• **Work to complete**
Print the data that follows exactly.

• **Dataset content**
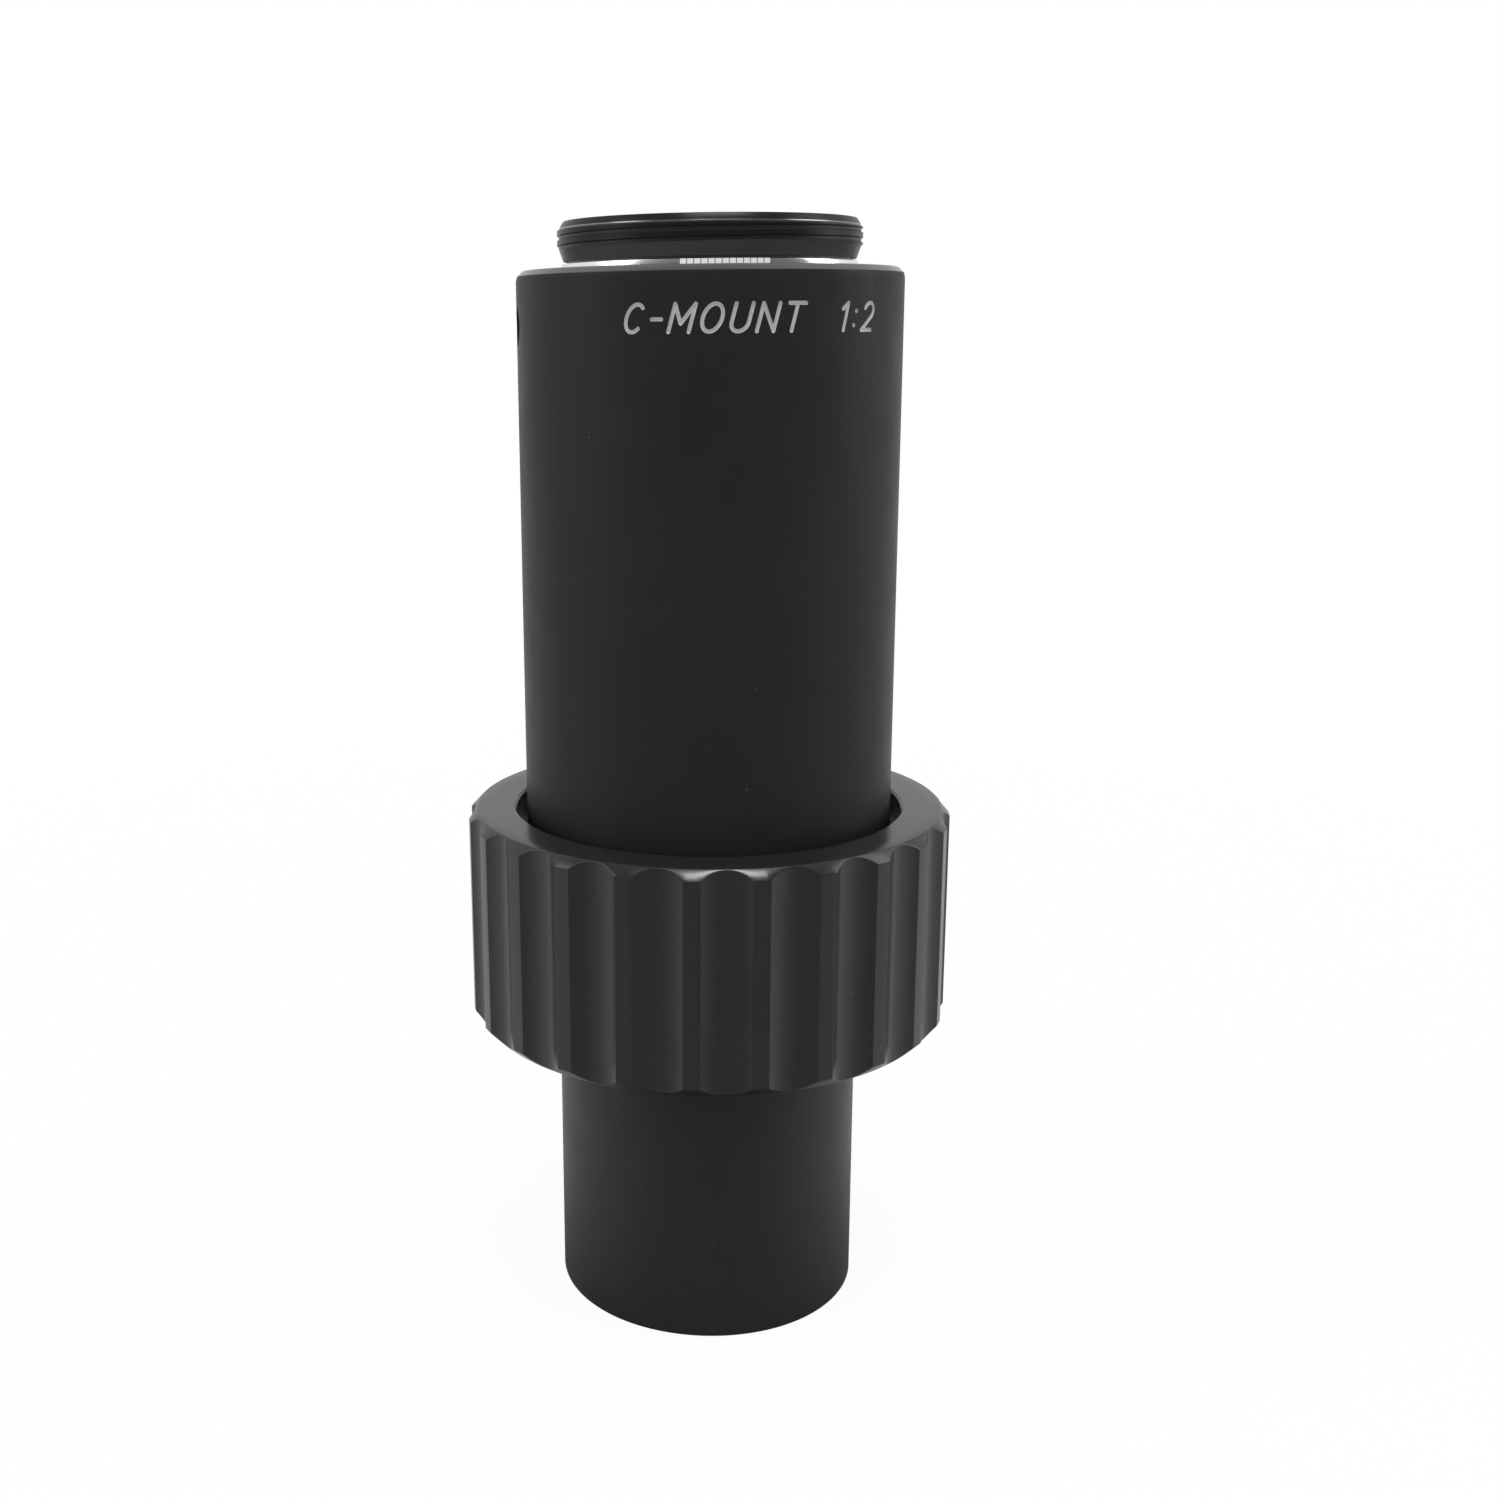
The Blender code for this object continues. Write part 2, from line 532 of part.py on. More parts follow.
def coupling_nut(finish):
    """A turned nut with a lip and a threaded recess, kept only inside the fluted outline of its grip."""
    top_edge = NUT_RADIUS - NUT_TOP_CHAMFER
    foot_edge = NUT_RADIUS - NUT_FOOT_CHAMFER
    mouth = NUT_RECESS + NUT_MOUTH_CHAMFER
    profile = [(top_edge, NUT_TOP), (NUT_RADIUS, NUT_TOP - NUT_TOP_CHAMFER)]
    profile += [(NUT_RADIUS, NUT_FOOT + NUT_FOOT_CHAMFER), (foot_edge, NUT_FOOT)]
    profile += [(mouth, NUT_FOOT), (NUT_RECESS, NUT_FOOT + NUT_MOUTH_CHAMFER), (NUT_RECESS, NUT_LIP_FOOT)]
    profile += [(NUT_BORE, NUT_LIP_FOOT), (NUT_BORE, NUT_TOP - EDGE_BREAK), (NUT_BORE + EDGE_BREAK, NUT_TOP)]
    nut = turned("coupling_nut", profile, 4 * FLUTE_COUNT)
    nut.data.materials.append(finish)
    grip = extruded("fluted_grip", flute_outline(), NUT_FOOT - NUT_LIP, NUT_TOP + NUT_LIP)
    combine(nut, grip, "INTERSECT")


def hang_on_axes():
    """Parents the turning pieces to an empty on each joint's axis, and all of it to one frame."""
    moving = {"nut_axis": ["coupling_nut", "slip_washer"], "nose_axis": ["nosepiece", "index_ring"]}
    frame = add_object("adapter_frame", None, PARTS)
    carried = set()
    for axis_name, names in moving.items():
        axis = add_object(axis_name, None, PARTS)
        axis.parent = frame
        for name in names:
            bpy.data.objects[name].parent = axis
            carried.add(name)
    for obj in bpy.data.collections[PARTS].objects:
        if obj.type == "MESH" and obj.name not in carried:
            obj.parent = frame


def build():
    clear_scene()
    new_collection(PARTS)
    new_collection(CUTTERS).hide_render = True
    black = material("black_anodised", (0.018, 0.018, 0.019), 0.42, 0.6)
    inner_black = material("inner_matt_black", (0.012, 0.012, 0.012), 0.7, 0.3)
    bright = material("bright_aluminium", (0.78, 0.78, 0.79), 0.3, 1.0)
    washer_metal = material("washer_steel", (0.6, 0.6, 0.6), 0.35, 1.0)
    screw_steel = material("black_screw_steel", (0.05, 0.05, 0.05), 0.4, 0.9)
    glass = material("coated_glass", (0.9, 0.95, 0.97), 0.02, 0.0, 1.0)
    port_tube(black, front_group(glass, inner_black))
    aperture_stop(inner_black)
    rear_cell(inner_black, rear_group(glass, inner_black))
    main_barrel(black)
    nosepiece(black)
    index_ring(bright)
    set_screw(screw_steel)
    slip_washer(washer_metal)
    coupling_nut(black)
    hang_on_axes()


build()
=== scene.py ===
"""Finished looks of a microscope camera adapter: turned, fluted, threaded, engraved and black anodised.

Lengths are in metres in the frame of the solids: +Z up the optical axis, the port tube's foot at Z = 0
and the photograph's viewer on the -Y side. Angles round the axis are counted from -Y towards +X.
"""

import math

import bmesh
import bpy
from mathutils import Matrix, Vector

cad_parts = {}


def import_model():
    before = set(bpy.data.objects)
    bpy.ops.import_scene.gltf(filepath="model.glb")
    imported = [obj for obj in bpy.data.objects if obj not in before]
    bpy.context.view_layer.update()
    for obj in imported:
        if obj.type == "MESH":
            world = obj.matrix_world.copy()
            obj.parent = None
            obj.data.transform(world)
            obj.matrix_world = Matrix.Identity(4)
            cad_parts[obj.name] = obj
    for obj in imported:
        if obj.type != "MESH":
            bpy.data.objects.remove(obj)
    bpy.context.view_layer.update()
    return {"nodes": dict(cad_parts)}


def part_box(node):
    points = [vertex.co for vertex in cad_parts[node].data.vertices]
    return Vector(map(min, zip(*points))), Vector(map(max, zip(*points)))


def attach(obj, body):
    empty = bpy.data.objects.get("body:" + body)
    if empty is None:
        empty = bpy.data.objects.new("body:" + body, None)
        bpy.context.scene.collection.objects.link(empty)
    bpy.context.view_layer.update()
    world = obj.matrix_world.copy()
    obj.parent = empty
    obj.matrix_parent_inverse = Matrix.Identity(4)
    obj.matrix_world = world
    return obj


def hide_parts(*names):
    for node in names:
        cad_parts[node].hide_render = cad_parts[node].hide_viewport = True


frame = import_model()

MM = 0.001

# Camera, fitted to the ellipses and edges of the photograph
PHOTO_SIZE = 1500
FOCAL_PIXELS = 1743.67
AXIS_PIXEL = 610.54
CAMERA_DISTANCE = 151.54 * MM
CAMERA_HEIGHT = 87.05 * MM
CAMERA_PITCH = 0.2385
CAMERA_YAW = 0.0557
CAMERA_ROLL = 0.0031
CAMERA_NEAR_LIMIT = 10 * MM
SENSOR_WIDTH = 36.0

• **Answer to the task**
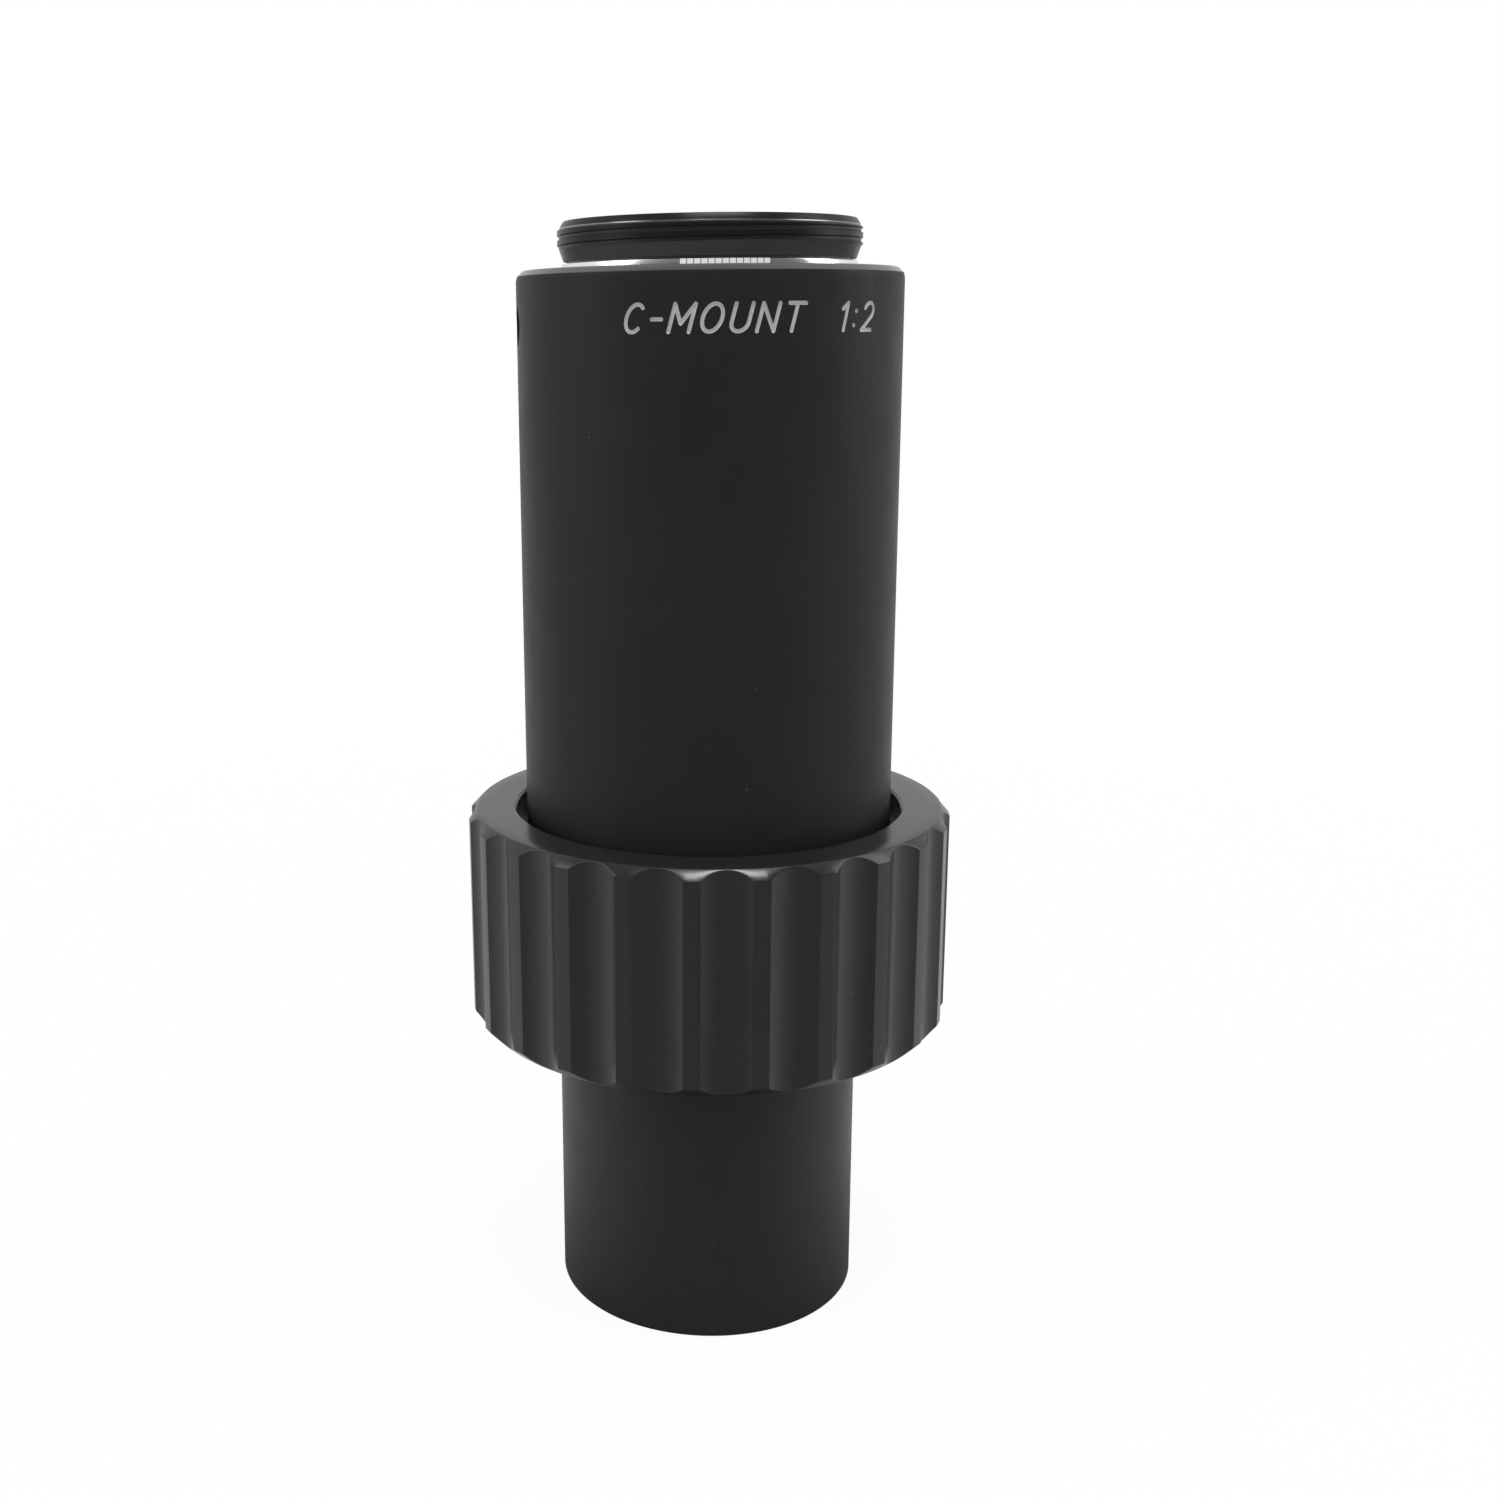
The Blender code for this object continues. Write part 2, from line 532 of part.py on. More parts follow.
def coupling_nut(finish):
    """A turned nut with a lip and a threaded recess, kept only inside the fluted outline of its grip."""
    top_edge = NUT_RADIUS - NUT_TOP_CHAMFER
    foot_edge = NUT_RADIUS - NUT_FOOT_CHAMFER
    mouth = NUT_RECESS + NUT_MOUTH_CHAMFER
    profile = [(top_edge, NUT_TOP), (NUT_RADIUS, NUT_TOP - NUT_TOP_CHAMFER)]
    profile += [(NUT_RADIUS, NUT_FOOT + NUT_FOOT_CHAMFER), (foot_edge, NUT_FOOT)]
    profile += [(mouth, NUT_FOOT), (NUT_RECESS, NUT_FOOT + NUT_MOUTH_CHAMFER), (NUT_RECESS, NUT_LIP_FOOT)]
    profile += [(NUT_BORE, NUT_LIP_FOOT), (NUT_BORE, NUT_TOP - EDGE_BREAK), (NUT_BORE + EDGE_BREAK, NUT_TOP)]
    nut = turned("coupling_nut", profile, 4 * FLUTE_COUNT)
    nut.data.materials.append(finish)
    grip = extruded("fluted_grip", flute_outline(), NUT_FOOT - NUT_LIP, NUT_TOP + NUT_LIP)
    combine(nut, grip, "INTERSECT")


def hang_on_axes():
    """Parents the turning pieces to an empty on each joint's axis, and all of it to one frame."""
    moving = {"nut_axis": ["coupling_nut", "slip_washer"], "nose_axis": ["nosepiece", "index_ring"]}
    frame = add_object("adapter_frame", None, PARTS)
    carried = set()
    for axis_name, names in moving.items():
        axis = add_object(axis_name, None, PARTS)
        axis.parent = frame
        for name in names:
            bpy.data.objects[name].parent = axis
            carried.add(name)
    for obj in bpy.data.collections[PARTS].objects:
        if obj.type == "MESH" and obj.name not in carried:
            obj.parent = frame


def build():
    clear_scene()
    new_collection(PARTS)
    new_collection(CUTTERS).hide_render = True
    black = material("black_anodised", (0.018, 0.018, 0.019), 0.42, 0.6)
    inner_black = material("inner_matt_black", (0.012, 0.012, 0.012), 0.7, 0.3)
    bright = material("bright_aluminium", (0.78, 0.78, 0.79), 0.3, 1.0)
    washer_metal = material("washer_steel", (0.6, 0.6, 0.6), 0.35, 1.0)
    screw_steel = material("black_screw_steel", (0.05, 0.05, 0.05), 0.4, 0.9)
    glass = material("coated_glass", (0.9, 0.95, 0.97), 0.02, 0.0, 1.0)
    port_tube(black, front_group(glass, inner_black))
    aperture_stop(inner_black)
    rear_cell(inner_black, rear_group(glass, inner_black))
    main_barrel(black)
    nosepiece(black)
    index_ring(bright)
    set_screw(screw_steel)
    slip_washer(washer_metal)
    coupling_nut(black)
    hang_on_axes()


build()
=== scene.py ===
"""Finished looks of a microscope camera adapter: turned, fluted, threaded, engraved and black anodised.

Lengths are in metres in the frame of the solids: +Z up the optical axis, the port tube's foot at Z = 0
and the photograph's viewer on the -Y side. Angles round the axis are counted from -Y towards +X.
"""

import math

import bmesh
import bpy
from mathutils import Matrix, Vector

cad_parts = {}


def import_model():
    before = set(bpy.data.objects)
    bpy.ops.import_scene.gltf(filepath="model.glb")
    imported = [obj for obj in bpy.data.objects if obj not in before]
    bpy.context.view_layer.update()
    for obj in imported:
        if obj.type == "MESH":
            world = obj.matrix_world.copy()
            obj.parent = None
            obj.data.transform(world)
            obj.matrix_world = Matrix.Identity(4)
            cad_parts[obj.name] = obj
    for obj in imported:
        if obj.type != "MESH":
            bpy.data.objects.remove(obj)
    bpy.context.view_layer.update()
    return {"nodes": dict(cad_parts)}


def part_box(node):
    points = [vertex.co for vertex in cad_parts[node].data.vertices]
    return Vector(map(min, zip(*points))), Vector(map(max, zip(*points)))


def attach(obj, body):
    empty = bpy.data.objects.get("body:" + body)
    if empty is None:
        empty = bpy.data.objects.new("body:" + body, None)
        bpy.context.scene.collection.objects.link(empty)
    bpy.context.view_layer.update()
    world = obj.matrix_world.copy()
    obj.parent = empty
    obj.matrix_parent_inverse = Matrix.Identity(4)
    obj.matrix_world = world
    return obj


def hide_parts(*names):
    for node in names:
        cad_parts[node].hide_render = cad_parts[node].hide_viewport = True


frame = import_model()

MM = 0.001

# Camera, fitted to the ellipses and edges of the photograph
PHOTO_SIZE = 1500
FOCAL_PIXELS = 1743.67
AXIS_PIXEL = 610.54
CAMERA_DISTANCE = 151.54 * MM
CAMERA_HEIGHT = 87.05 * MM
CAMERA_PITCH = 0.2385
CAMERA_YAW = 0.0557
CAMERA_ROLL = 0.0031
CAMERA_NEAR_LIMIT = 10 * MM
SENSOR_WIDTH = 36.0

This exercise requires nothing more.